GIVEN REQUEST: Your task is to reproduce word for word the lines running from the line containing "armature();" to the line containing "if empty is", inclusive. Nothing else belongs in the answer.
=-=-=-=-=
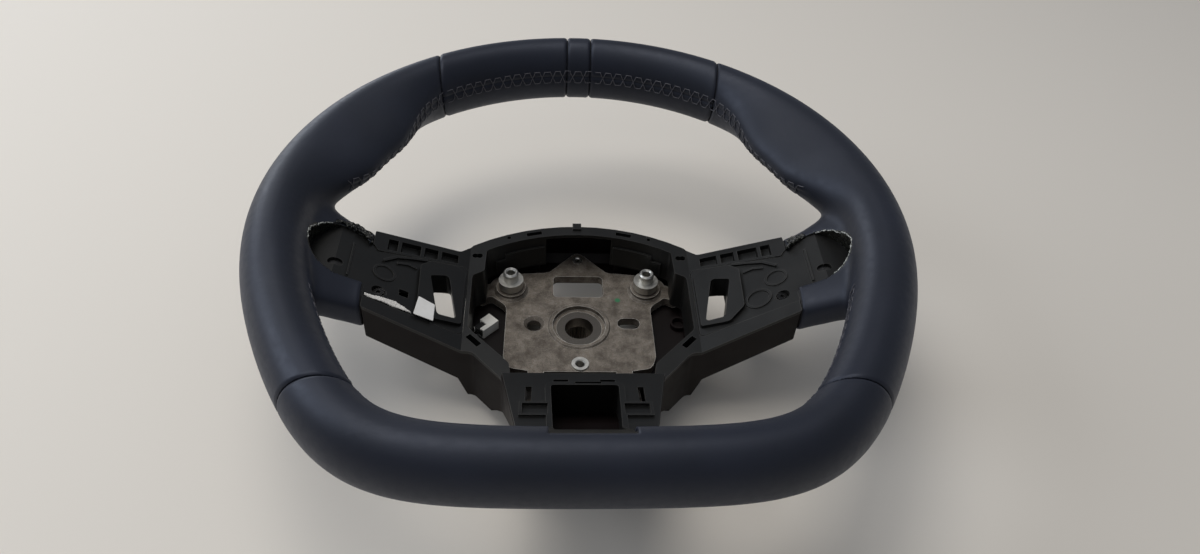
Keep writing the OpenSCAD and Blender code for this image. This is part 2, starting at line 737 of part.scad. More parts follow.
pocket = [[-18, -79.5, 2], [18, -79.5, 2], [16.5, -136.5, 2], [-16.5, -136.5, 2]];
tongue_side = [
    [-110, 44], [-110, lower_front(-110)], [-116, lower_front(-116)], [-136.5, 83], [tongue_end, 97.2],
    [tongue_end - 2.7, 99.2], [tongue_end - 2.7, 92], [tongue_end, 92], [-139, 62], [-128, 54]
];
frame_pads = [26, -101, 13, 9];
module lower_frame_plan() {
    intersection() {
        offset(delta = -fit) cover_plan();
        translate([-60, -142]) square([120, 142 + split_y]);
    }
}
module lower_frame() {
    color("black")
        difference() {
            union() {
                intersection() {
                    linear_extrude(100) lower_frame_plan();
                    difference() {
                        lower_slab(0, 0);
                        lower_slab(-wall, -1);
                    }
                }
                intersection() {
                    linear_extrude(100) offset(delta = wall) polygon(rounded(pocket));
                    lower_slab(0, wall + 3);
                }
                intersection() {
                    linear_extrude(100) {
                        offset(delta = 3) polygon(rounded(pocket));
                        both() translate([frame_pads[0], frame_pads[1]])
                            square([frame_pads[2] + 3, frame_pads[3] + 3], center = true);
                    }
                    difference() {
                        lower_slab(1.3, 0);
                        lower_slab(-wall, -1);
                    }
                    translate([-60, -120, 0]) cube([120, 60, 100]);
                }
                translate([-tongue_w, 0, 0])
                    rotate([90, 0, 90])
                        linear_extrude(2 * tongue_w)
                            polygon(tongue_side);
            }
            translate([0, 0, -1]) linear_extrude(120) polygon(rounded(pocket));
            both() intersection() {
                translate([frame_pads[0], frame_pads[1], 50])
                    cube([frame_pads[2], frame_pads[3], 90], center = true);
                difference() {
                    lower_slab(9, 0);
                    lower_slab(-0.8, -1);
                }
            }
            both() lower_leg(0.6);
            both() translate([29.5, -87, 40]) cube([3.2, 14, 50], center = true);
            both() translate([12.5, -74.5, 40]) cube([8, 3, 50], center = true);
            translate([2, -77.4, 40]) cube([14, 1.6, 50], center = true);
        }
}

tray_plan_right = [
    [hub_half_w + fit, tray_lo(hub_half_w) + fit, 3], [root_x, tray_lo(root_x) + fit, 0],
    [root_x, tray_hi(root_x) - fit, 0], [hub_half_w + fit, tray_hi(hub_half_w) - fit, 3]
];
window_low = [71.9, -26];
window_shape = [
    [window_low[0] + window_w + 4.8, window_low[1] + window_l - 5.5, 2],
    [window_low[0] + 6.4, window_low[1] + window_l, 2], [window_low[0], window_low[1], 2],
    [window_low[0] + window_w - 1.2, window_low[1] - 1.5, 2]
];
module tray_slab(low, high) {
    x0 = hub_half_w - 2;
    z0 = spoke_front(x0);
    z1 = spoke_front(step_x);
    translate([0, 60, 0])
        rotate([90, 0, 0])
            linear_extrude(120)
                polygon([
                    [x0, z0 + low], [step_x, z1 + low], [rim_r, z1 + low],
                    [rim_r, z1 + high], [step_x, z1 + high], [x0, z0 + high]
                ]);
}
module tray() {
    color("black")
        difference() {
            union() {
                intersection() {
                    linear_extrude(110) {
                        polygon(rounded(tray_plan_right));
                        tray_end_plan(recess_r - fit);
                    }
                    tray_slab(-1 - wall, -1);
                }
                translate([tray_screw[0], tray_screw[1], tray_screw_z - wall])
                    cylinder(h = wall + 1, r = 4.4);
            }
            linear_extrude(110) offset(delta = window_wall + fit) polygon(rounded(window_shape));
            translate([tray_screw[0], tray_screw[1], 0]) {
                cylinder(h = 110, d = screw_hole);
                translate([0, 0, tray_screw_z]) cylinder(h = 20, r = screw_head_d / 2 + 0.5);
            }
            translate([recess_x + 2.5, -14.3, 0]) {
                for (x = [-1.5, 1.5]) translate([x, 0, 0]) cylinder(h = 110, r = 2.6);
            }
        }
}

// Relief of the trays: a round dish, an oval boss and curved ribs, raised on the floor
module tray_relief(high) {
    intersection() {
        linear_extrude(110) children();
        tray_slab(-1.5, -1 + high);
    }
}
module ring_plan(at, r, w) translate(at) difference() {
    circle(r = r);
    circle(r = r - w);
}
module rib_path(pts, w) for (i = [0:len(pts) - 2])
    let (d = unit(pts[i + 1] - pts[i]), u = [-d[1], d[0]] * w / 2)
    polygon([pts[i] - u, pts[i + 1] - u + d * 0.6, pts[i + 1] + u + d * 0.6, pts[i] + u]);
module tray_ribs() {
    tray_relief(1.6) rib_path([[91, 12.5], [99, 9.3], [107, 5.5], [113, -0.5]], 1.5);
    tray_relief(1.1) rib_path([[96, 3], [101, 3.5], [106, 1.5]], 1.3);
    tray_relief(0.7) ring_plan([112, -9.7], 6, 1.2);
    tray_relief(1) translate([129, -22]) square([1, 26]);
}
module tray_right() {
    tray();
    color("black") tray_ribs();
    color("black") tray_relief(0.8) ring_plan([101, -21], 7, 1.4);
}
module tray_left() mirror([1, 0, 0]) {
    difference() {
        tray();
        translate([98.4, -22, 0]) cube([5, 4.8, 110]);
    }
    color("black") tray_ribs();
}

// Bracket round each window, with walls that go down through the tray
window_wall = 1.5;
window_depth = 13;
bracket_plan = [
    [94, 6, 4], [88.5, 12.5, 4], [74, 16.5, 4], [hub_half_w + 1, 13, 2], [hub_half_w + 1, -28.5, 2],
    [84, -31.8, 3], [93, -24, 4]
];
module bracket() {
    color("black")
        difference() {
            union() {
                intersection() {
                    linear_extrude(110) polygon(rounded(bracket_plan));
                    tray_slab(-1, 1.6);
                }
                intersection() {
                    linear_extrude(110) offset(delta = window_wall) polygon(rounded(window_shape));
                    tray_slab(-window_depth, 1);
                }
            }
            linear_extrude(110) polygon(rounded(window_shape));
        }
}
module window_bracket_right() bracket();
module window_bracket_left() mirror([1, 0, 0]) bracket();

// Screws that hold each tray to a post of the rear cover
module screw_head() {
    difference() {
        cylinder(h = screw_head_h, d = screw_head_d);
        translate([0, 0, 1]) cylinder(h = screw_head_h, d = 3, $fn = 6);
    }
}
module tray_screws() {
    color("dimgray")
        both() translate([tray_screw[0], tray_screw[1], tray_screw_z]) {
            screw_head();
            translate([0, 0, -10]) cylinder(h = 10.5, d = screw_d);
        }
}

// Screws that hold the rear cover to the cast arms, from behind
module cover_screws() {
    color("dimgray")
        both() translate([cover_screw[0], cover_screw[1], cover_screw_z - 3]) {
            mirror([0, 0, 1]) screw_head();
            translate([0, 0, -0.5]) cylinder(h = 8.5, d = screw_d);
        }
}

// Heater lead, from the left spoke root under the tray to the connector on the cover's floor
lead_d = 3.6;
lead_route = [
    [-120, -14, 48.5], [-112, -14, 45], [-104, -15, 40], [-97, -18, 35], [-90, -21, 31], [-83, -24, 26],
    [-76, -25, 21.5], [-70.5, -24, 17.5], [-66, -21.5, 12.5], [-63, -18, 7.5], [-62.6, -13.5, 4],
    [-63, -9, 2], [-63.2, -5, 1.6]
];
module heater_lead() {
    n = 8;
    last = len(lead_route) - 1;
    rings = [for (i = [0:last])
        let (a = lead_route[max(0, i - 1)], b = lead_route[min(last, i + 1)], t = unit(b - a),
             u = unit(cross([0, 0, 1], t)), v = cross(t, u))
        [for (k = [0:n - 1]) lead_route[i] + lead_d / 2 * (cos(360 * k / n) * u + sin(360 * k / n) * v)]];
    color("black") loft([for (r = rings) [for (k = [n - 1:-1:0]) r[k]]]);
}

// Connector on the floor of the cover, left of the hub plate
plug_l = 12.5;
plug_w = 8.6;
plug_h = 7;
plug_wall = 1;
floor_in = spoke_back_0[1] + wall;
module at_plug() translate([-57.5, 3.5, floor_in]) rotate([0, 0, -45]) children();
module lead_connector() {
    color("white")
        at_plug() difference() {
            translate([-plug_w / 2, -plug_l / 2, 0]) cube([plug_w, plug_l, plug_h]);
            translate([-plug_w / 2 + plug_wall, -plug_l / 2 - 1, plug_wall])
                cube([plug_w - 2 * plug_wall, plug_l - plug_wall + 1, plug_h - 2 * plug_wall]);
            translate([-plug_w / 2 - 1, -plug_l / 2 - 1, plug_h - 3]) cube([plug_w - 2, 6, 4]);
        }
}
module lead_plug() {
    color("black")
        at_plug() translate([-plug_w / 2 + plug_wall + 0.1, -plug_l / 2 - 0.5, plug_wall + 0.1]) {
            difference() {
                cube([plug_w - 2 * plug_wall - 0.2, plug_l - plug_wall - 2, plug_h - 2 * plug_wall - 0.2]);
                for (i = [0:1]) translate([1.3 + 2.4 * i, -1, 1.6]) cube([1.3, 4, 1.5]);
            }
        }
}

label_plan = [[-83.7, -21.8, 0.6], [-83.6, -34.2, 0.6], [-94, -34.2, 0.6], [-92.5, -19.8, 0.6]];
module lead_label() {
    color("white")
        intersection() {
            linear_extrude(110) polygon(rounded(label_plan));
            mirror([1, 0, 0]) tray_slab(1.6, 2);
        }
}

module fleece_strip() {
    color("white")
        intersection() {
            linear_extrude(110)
                polygon(rounded([
                    [-119.5, -30.4, 0.5], [-119.5, -32, 0.5], [-104, -32.6, 2], [-94.5, -33, 0.3],
                    [-104, -28.2, 2]
                ]));
            mirror([1, 0, 0]) tray_slab(-1, 0);
        }
}

armature();
column_bush();
post_left();
post_right();
upper_insert();
lower_insert();
rim_foam();
leather_left();
leather_right();
leather_top_left();
leather_top_right();
leather_top_band();
leather_bottom();
bay_frame();
lower_frame();
tray_left();
tray_right();
window_bracket_left();
window_bracket_right();
rear_cover();
tray_screws();
cover_screws();
heater_lead();
lead_connector();
lead_plug();
lead_label();
fleece_strip();
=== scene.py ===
import math
import random

import bmesh
import bpy
from mathutils import Euler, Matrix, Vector, noise
from mathutils.bvhtree import BVHTree


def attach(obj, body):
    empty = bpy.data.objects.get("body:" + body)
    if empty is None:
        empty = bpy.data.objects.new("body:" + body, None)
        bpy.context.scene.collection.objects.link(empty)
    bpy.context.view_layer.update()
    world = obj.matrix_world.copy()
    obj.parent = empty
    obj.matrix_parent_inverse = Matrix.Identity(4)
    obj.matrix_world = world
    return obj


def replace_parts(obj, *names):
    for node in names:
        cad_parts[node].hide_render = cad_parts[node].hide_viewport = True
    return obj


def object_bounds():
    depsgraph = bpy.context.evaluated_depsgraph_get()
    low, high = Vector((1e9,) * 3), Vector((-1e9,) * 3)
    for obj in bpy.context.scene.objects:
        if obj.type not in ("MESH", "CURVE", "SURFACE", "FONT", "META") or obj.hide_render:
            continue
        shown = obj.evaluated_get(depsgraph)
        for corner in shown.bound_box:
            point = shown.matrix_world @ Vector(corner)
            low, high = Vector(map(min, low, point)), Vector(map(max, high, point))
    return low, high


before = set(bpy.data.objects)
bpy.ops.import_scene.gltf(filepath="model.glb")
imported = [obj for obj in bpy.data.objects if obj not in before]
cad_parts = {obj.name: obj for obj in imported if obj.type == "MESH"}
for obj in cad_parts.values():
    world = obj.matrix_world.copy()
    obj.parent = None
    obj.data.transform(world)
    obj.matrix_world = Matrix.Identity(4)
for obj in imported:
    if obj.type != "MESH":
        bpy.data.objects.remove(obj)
cad_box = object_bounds()
MM = 0.001


# Camera of a phone held about 0.5 m from the rim, looking down on the wheel's face from 6 o'clock.
# A 27 mm lens on a 36 mm wide frame of 1200 x 554 pixels gives the perspective of the photograph.
def placed(name, data):
    """A new object that holds the data, in the scene."""
    made = bpy.data.objects.new(name, data)
    bpy.context.scene.collection.objects.link(made)
    return made


camera_data = bpy.data.cameras.new("camera")
camera_data.lens = 27.0
camera_data.sensor_width = 36.0
camera_data.clip_start = 0.01
camera = placed("camera", camera_data)
camera.location = Vector((-22.0, -383.3, 413.5)) * MM
camera.rotation_euler = Euler([math.radians(a) for a in (46.42, -2.95, -2.09)], "XYZ")
bpy.context.scene.camera = camera
bpy.context.scene.view_settings.view_transform = "Standard"


# Studio: a pale floor under the collar of the rear cover, and a pale room behind it.
# The camera sees the room near white, while its light on the part is dimmer and bluer.
def linear(hex_code):
    """An sRGB hex colour as linear red, green, blue and alpha."""
    parts = [int(hex_code[i : i + 2], 16) / 255 for i in (1, 3, 5)]
    return [c / 12.92 if c <= 0.04045 else ((c + 0.055) / 1.055) ** 2.4 for c in parts] + [1.0]


def add_node(tree, kind, inputs=None, **settings):
    """Adds a shader node with its settings, and links or sets its inputs."""
    made = tree.nodes.new(kind)
    for name, value in settings.items():
        setattr(made, name, value)
    for socket, value in (inputs or {}).items():
        if isinstance(value, bpy.types.NodeSocket):
            tree.links.new(value, made.inputs[socket])
        else:
            made.inputs[socket].default_value = value
    return made


def new_material(name):
    """A node material with its tree and main shader."""
    made = bpy.data.materials.new(name)
    made.use_nodes = True
    return made, made.node_tree, made.node_tree.nodes["Principled BSDF"]


def as_mesh(name, shape):
    """Turns a bmesh into a mesh and frees it."""
    data = bpy.data.meshes.new(name)
    shape.to_mesh(data)
    shape.free()
    return data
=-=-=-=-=
COMPLETED TASK:
armature();
column_bush();
post_left();
post_right();
upper_insert();
lower_insert();
rim_foam();
leather_left();
leather_right();
leather_top_left();
leather_top_right();
leather_top_band();
leather_bottom();
bay_frame();
lower_frame();
tray_left();
tray_right();
window_bracket_left();
window_bracket_right();
rear_cover();
tray_screws();
cover_screws();
heater_lead();
lead_connector();
lead_plug();
lead_label();
fleece_strip();
=== scene.py ===
import math
import random

import bmesh
import bpy
from mathutils import Euler, Matrix, Vector, noise
from mathutils.bvhtree import BVHTree


def attach(obj, body):
    empty = bpy.data.objects.get("body:" + body)
    if empty is None:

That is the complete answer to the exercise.